=== YOUR INSTRUCTIONS ===
Read the data and repeat it in full, exactly.

==== RECORDS SUPPLIED ====

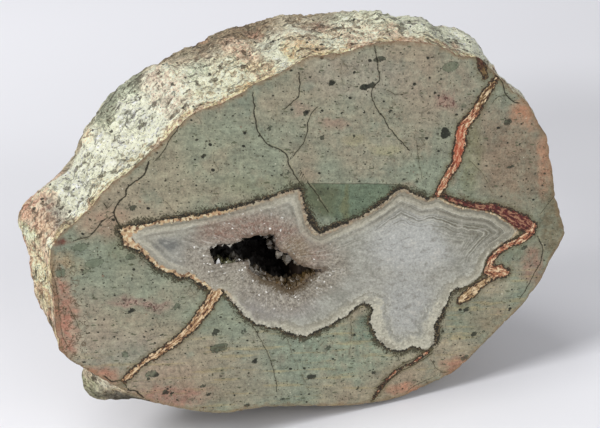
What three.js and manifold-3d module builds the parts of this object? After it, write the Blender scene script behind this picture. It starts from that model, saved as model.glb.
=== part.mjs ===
// Half of an agate-filled nodule, sawn through and polished on the cut, standing on a small flat spot.
// Millimetres, +Z up. The cut face looks along -Y, and its long way is X. The origin is on the surface
// that the stone stands on, under the middle of its box.
// The stone is one solid with a hollow in its cut face. The quartz crystals that line the hollow are a crust.

import * as THREE from "three";
import { ImprovedNoise } from "three/addons/math/ImprovedNoise.js";
import { mergeVertices } from "three/addons/utils/BufferGeometryUtils.js";
import Module from "manifold-3d";

const wasm = await Module();
wasm.setup();

// Sizes of the stone
const DEPTH = 49; // cut face to the back of the stone
const FACE_Y = -24.7; // plane of the cut
const AXIS = { x: 1.4, z: 47 }; // the line that the stone bulges around
const FRONT = 9; // material made in front of the cut and sawn off
const ROUND_OUT = 2.3; // squareness of the side near the cut: 2 is an ellipse
const ROUND_IN = 2.1; // squareness of the side near the back
const BLOCK = 300; // blocks that are taken away, larger than the stone
const AROUND = 110; // faces round the stone
const ALONG = 40; // faces from the front pole to the back pole
const FADE = 5; // distance behind the cut over which the rough side's lumps rise
const CALM = 0.45; // share of the way out from the back's middle over which they rise

// The edge of the cut face, as x and z, from the left end over the top
const RIM = [
  [-58.7, 54.4], [-57.6, 59], [-52.6, 62.6], [-48.1, 66.4], [-46.3, 68.8], [-40.9, 71.8], [-35.9, 75.6],
  [-30.9, 79.6], [-26.4, 82.4], [-20.2, 83.5], [-13.7, 86.4], [-7.2, 88.2], [-2.8, 90.4], [5.8, 90.1],
  [11.9, 91.2], [21, 90.2], [28.1, 88], [31.9, 85.4], [37.2, 83.9], [40.8, 80.1], [45.2, 75.6],
  [50.6, 70.4], [52.6, 66], [54.9, 62.9], [57.1, 54.8], [58.5, 46.9], [61.2, 39.4], [62, 35.8],
  [58.8, 30.4], [56.3, 24.5], [52.7, 19.9], [47.7, 15.5], [41.4, 9.8], [34.4, 4.6], [27.4, 2.7], [21, 1.2],
  [13.4, 1.5], [5.8, 2.6], [-4.1, 5.2], [-15, 7.4], [-22.1, 7.9], [-31.4, 11.4], [-40.1, 16],
  [-47.4, 22], [-54, 28.2], [-58.2, 33], [-58.4, 43.4],
];
const RIM_STEPS = 8; // steps of the smooth curve between two of these points

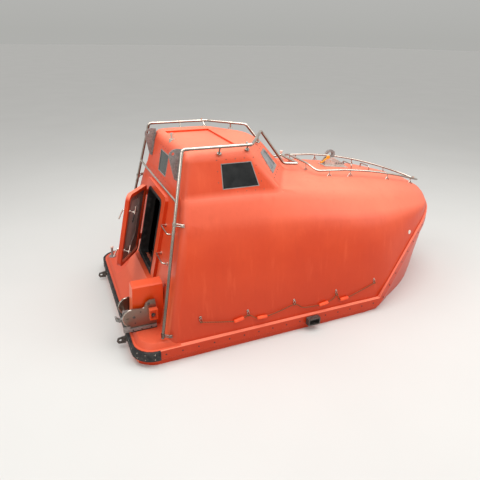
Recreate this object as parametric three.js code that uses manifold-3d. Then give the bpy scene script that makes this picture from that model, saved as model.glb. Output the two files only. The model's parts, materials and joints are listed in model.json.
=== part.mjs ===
// Small enclosed free-fall lifeboat, stored afloat with its aft door ajar
// Millimetres, +X to the bow, +Y to port, +Z up, origin on the waterline amidships
import * as THREE from 'three';
import { mergeVertices } from 'three/addons/utils/BufferGeometryUtils.js';
import Module from 'manifold-3d';

const wasm = await Module();
wasm.setup();

// Driving dimensions
const gap = 0.3;                 // clearance between pieces that touch
const seam = 120;                // bolt line of the hull flange above the water
const flangeHalf = 53;           // half height of the bolted flange band
const halfBeam = 1200;           // outer face of the flange band amidships
const sternX = -2330;
const kneeX = 609;               // where the flange turns up towards the bow
const tipX = 2100;
const shell = 40;                // laminate thickness of the canopy
const rake = 0.2;                // the aft wall leans forward by this much per unit of height
const wallFootX = -2012;         // aft wall at the height of the bolt line
const roofZ = seam + 1890;
const deckZ = seam + 100;        // top of the aft platform
const tube = 16;                 // radius of the stainless rails
const up = new THREE.Vector3(0, 0, 1);

// Materials
const paint = (color, roughness, metalness = 0) =>
  new THREE.MeshStandardMaterial({ color, roughness, metalness });
const orange = () => paint(0xe2522b, 0.35);
const steel = () => paint(0xb9b6b0, 0.3, 0.9);
const rubber = () => paint(0x1c1b1b, 0.8);
const glass = () => paint(0x2c3236, 0.1);
const grey = () => paint(0x6f6f70, 0.6);

// Solids from closed geometries and back
function solid(geometry) {
  const plain = geometry.index ? geometry.toNonIndexed() : geometry.clone();
  plain.deleteAttribute('normal');
  plain.deleteAttribute('uv');
  const merged = mergeVertices(plain, 1e-4);
  return new wasm.Manifold(new wasm.Mesh({
    numProp: 3,
    vertProperties: new Float32Array(merged.attributes.position.array),
    triVerts: new Uint32Array(merged.index.array),
  }));
}

function geometryOf(manifold) {
  const mesh = manifold.getMesh();
  const geometry = new THREE.BufferGeometry();
  geometry.setAttribute('position', new THREE.BufferAttribute(new Float32Array(mesh.vertProperties), 3));
  geometry.setIndex(new THREE.BufferAttribute(new Uint32Array(mesh.triVerts), 1));
  geometry.computeVertexNormals();
  return geometry;
}

const join = (first, ...rest) => rest.reduce((sum, next) => sum.add(next), first);
const cut = (first, ...rest) => rest.reduce((left, next) => left.subtract(next), first);
const mirrorY = (manifold) => manifold.mirror([0, 1, 0]);

// The largest of the bodies that a cut leaves, without its slivers
const largest = (manifold) => manifold.decompose().sort((a, b) => b.volume() - a.volume())[0];

// Radius of a faceted hole that clears a round pin of the given radius
const boreFor = (radius, sides = 16) => (radius + gap) / Math.cos(Math.PI / sides);

// A closed skin through sections of equal point count, capped by fans at both ends
function loft(sections) {
  const count = sections[0].length;
  const position = sections.flat().flatMap((point) => [point.x, point.y, point.z]);
  const index = [];
  for (let i = 0; i < sections.length - 1; i += 1) {
    for (let j = 0; j < count; j += 1) {
      const a = i * count + j;
      const b = i * count + (j + 1) % count;
      index.push(a, b, a + count, b, b + count, a + count);
    }
  }
  const cap = (section, offset, flip) => {
    const centre = section.reduce((sum, point) => sum.add(point), new THREE.Vector3());
    centre.divideScalar(count);
    const hub = position.length / 3;
    position.push(centre.x, centre.y, centre.z);
    for (let j = 0; j < count; j += 1) {
      const next = (j + 1) % count;
      index.push(hub, offset + (flip ? j : next), offset + (flip ? next : j));
    }
  };
  cap(sections[0], 0, false);
  cap(sections.at(-1), (sections.length - 1) * count, true);
  const geometry = new THREE.BufferGeometry();
  geometry.setAttribute('position', new THREE.Float32BufferAttribute(position, 3));
  geometry.setIndex(index);
  const body = solid(geometry);
  if (body.volume() > 0) return body;
  geometry.setIndex(index.map((_, i) => index[i - (i % 3) + 2 - (i % 3)]));
  return solid(geometry);
}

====

=== RESULT FOR THIS TASK ===
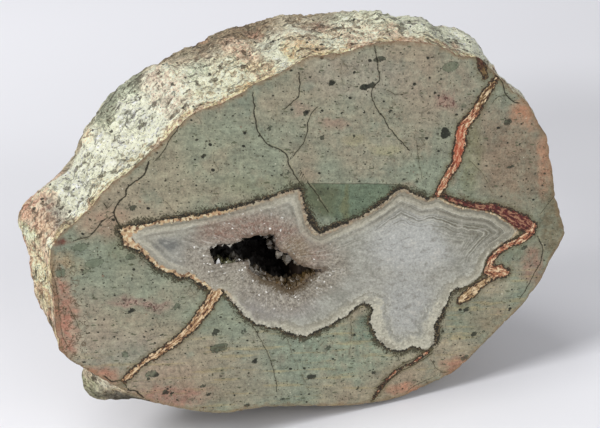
What three.js and manifold-3d module builds the parts of this object? After it, write the Blender scene script behind this picture. It starts from that model, saved as model.glb.
=== part.mjs ===
// Half of an agate-filled nodule, sawn through and polished on the cut, standing on a small flat spot.
// Millimetres, +Z up. The cut face looks along -Y, and its long way is X. The origin is on the surface
// that the stone stands on, under the middle of its box.
// The stone is one solid with a hollow in its cut face. The quartz crystals that line the hollow are a crust.

import * as THREE from "three";
import { ImprovedNoise } from "three/addons/math/ImprovedNoise.js";
import { mergeVertices } from "three/addons/utils/BufferGeometryUtils.js";
import Module from "manifold-3d";

const wasm = await Module();
wasm.setup();

// Sizes of the stone
const DEPTH = 49; // cut face to the back of the stone
const FACE_Y = -24.7; // plane of the cut
const AXIS = { x: 1.4, z: 47 }; // the line that the stone bulges around
const FRONT = 9; // material made in front of the cut and sawn off
const ROUND_OUT = 2.3; // squareness of the side near the cut: 2 is an ellipse
const ROUND_IN = 2.1; // squareness of the side near the back
const BLOCK = 300; // blocks that are taken away, larger than the stone
const AROUND = 110; // faces round the stone
const ALONG = 40; // faces from the front pole to the back pole
const FADE = 5; // distance behind the cut over which the rough side's lumps rise
const CALM = 0.45; // share of the way out from the back's middle over which they rise

// The edge of the cut face, as x and z, from the left end over the top
const RIM = [
  [-58.7, 54.4], [-57.6, 59], [-52.6, 62.6], [-48.1, 66.4], [-46.3, 68.8], [-40.9, 71.8], [-35.9, 75.6],
  [-30.9, 79.6], [-26.4, 82.4], [-20.2, 83.5], [-13.7, 86.4], [-7.2, 88.2], [-2.8, 90.4], [5.8, 90.1],
  [11.9, 91.2], [21, 90.2], [28.1, 88], [31.9, 85.4], [37.2, 83.9], [40.8, 80.1], [45.2, 75.6],
  [50.6, 70.4], [52.6, 66], [54.9, 62.9], [57.1, 54.8], [58.5, 46.9], [61.2, 39.4], [62, 35.8],
  [58.8, 30.4], [56.3, 24.5], [52.7, 19.9], [47.7, 15.5], [41.4, 9.8], [34.4, 4.6], [27.4, 2.7], [21, 1.2],
  [13.4, 1.5], [5.8, 2.6], [-4.1, 5.2], [-15, 7.4], [-22.1, 7.9], [-31.4, 11.4], [-40.1, 16],
  [-47.4, 22], [-54, 28.2], [-58.2, 33], [-58.4, 43.4],
];
const RIM_STEPS = 8; // steps of the smooth curve between two of these points

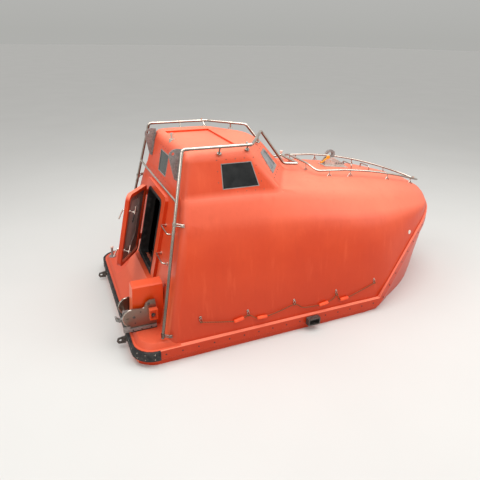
Recreate this object as parametric three.js code that uses manifold-3d. Then give the bpy scene script that makes this picture from that model, saved as model.glb. Output the two files only. The model's parts, materials and joints are listed in model.json.
=== part.mjs ===
// Small enclosed free-fall lifeboat, stored afloat with its aft door ajar
// Millimetres, +X to the bow, +Y to port, +Z up, origin on the waterline amidships
import * as THREE from 'three';
import { mergeVertices } from 'three/addons/utils/BufferGeometryUtils.js';
import Module from 'manifold-3d';

const wasm = await Module();
wasm.setup();

// Driving dimensions
const gap = 0.3;                 // clearance between pieces that touch
const seam = 120;                // bolt line of the hull flange above the water
const flangeHalf = 53;           // half height of the bolted flange band
const halfBeam = 1200;           // outer face of the flange band amidships
const sternX = -2330;
const kneeX = 609;               // where the flange turns up towards the bow
const tipX = 2100;
const shell = 40;                // laminate thickness of the canopy
const rake = 0.2;                // the aft wall leans forward by this much per unit of height
const wallFootX = -2012;         // aft wall at the height of the bolt line
const roofZ = seam + 1890;
const deckZ = seam + 100;        // top of the aft platform
const tube = 16;                 // radius of the stainless rails
const up = new THREE.Vector3(0, 0, 1);

// Materials
const paint = (color, roughness, metalness = 0) =>
  new THREE.MeshStandardMaterial({ color, roughness, metalness });
const orange = () => paint(0xe2522b, 0.35);
const steel = () => paint(0xb9b6b0, 0.3, 0.9);
const rubber = () => paint(0x1c1b1b, 0.8);
const glass = () => paint(0x2c3236, 0.1);
const grey = () => paint(0x6f6f70, 0.6);

// Solids from closed geometries and back
function solid(geometry) {
  const plain = geometry.index ? geometry.toNonIndexed() : geometry.clone();
  plain.deleteAttribute('normal');
  plain.deleteAttribute('uv');
  const merged = mergeVertices(plain, 1e-4);
  return new wasm.Manifold(new wasm.Mesh({
    numProp: 3,
    vertProperties: new Float32Array(merged.attributes.position.array),
    triVerts: new Uint32Array(merged.index.array),
  }));
}

function geometryOf(manifold) {
  const mesh = manifold.getMesh();
  const geometry = new THREE.BufferGeometry();
  geometry.setAttribute('position', new THREE.BufferAttribute(new Float32Array(mesh.vertProperties), 3));
  geometry.setIndex(new THREE.BufferAttribute(new Uint32Array(mesh.triVerts), 1));
  geometry.computeVertexNormals();
  return geometry;
}

const join = (first, ...rest) => rest.reduce((sum, next) => sum.add(next), first);
const cut = (first, ...rest) => rest.reduce((left, next) => left.subtract(next), first);
const mirrorY = (manifold) => manifold.mirror([0, 1, 0]);

// The largest of the bodies that a cut leaves, without its slivers
const largest = (manifold) => manifold.decompose().sort((a, b) => b.volume() - a.volume())[0];

// Radius of a faceted hole that clears a round pin of the given radius
const boreFor = (radius, sides = 16) => (radius + gap) / Math.cos(Math.PI / sides);

// A closed skin through sections of equal point count, capped by fans at both ends
function loft(sections) {
  const count = sections[0].length;
  const position = sections.flat().flatMap((point) => [point.x, point.y, point.z]);
  const index = [];
  for (let i = 0; i < sections.length - 1; i += 1) {
    for (let j = 0; j < count; j += 1) {
      const a = i * count + j;
      const b = i * count + (j + 1) % count;
      index.push(a, b, a + count, b, b + count, a + count);
    }
  }
  const cap = (section, offset, flip) => {
    const centre = section.reduce((sum, point) => sum.add(point), new THREE.Vector3());
    centre.divideScalar(count);
    const hub = position.length / 3;
    position.push(centre.x, centre.y, centre.z);
    for (let j = 0; j < count; j += 1) {
      const next = (j + 1) % count;
      index.push(hub, offset + (flip ? j : next), offset + (flip ? next : j));
    }
  };
  cap(sections[0], 0, false);
  cap(sections.at(-1), (sections.length - 1) * count, true);
  const geometry = new THREE.BufferGeometry();
  geometry.setAttribute('position', new THREE.Float32BufferAttribute(position, 3));
  geometry.setIndex(index);
  const body = solid(geometry);
  if (body.volume() > 0) return body;
  geometry.setIndex(index.map((_, i) => index[i - (i % 3) + 2 - (i % 3)]));
  return solid(geometry);
}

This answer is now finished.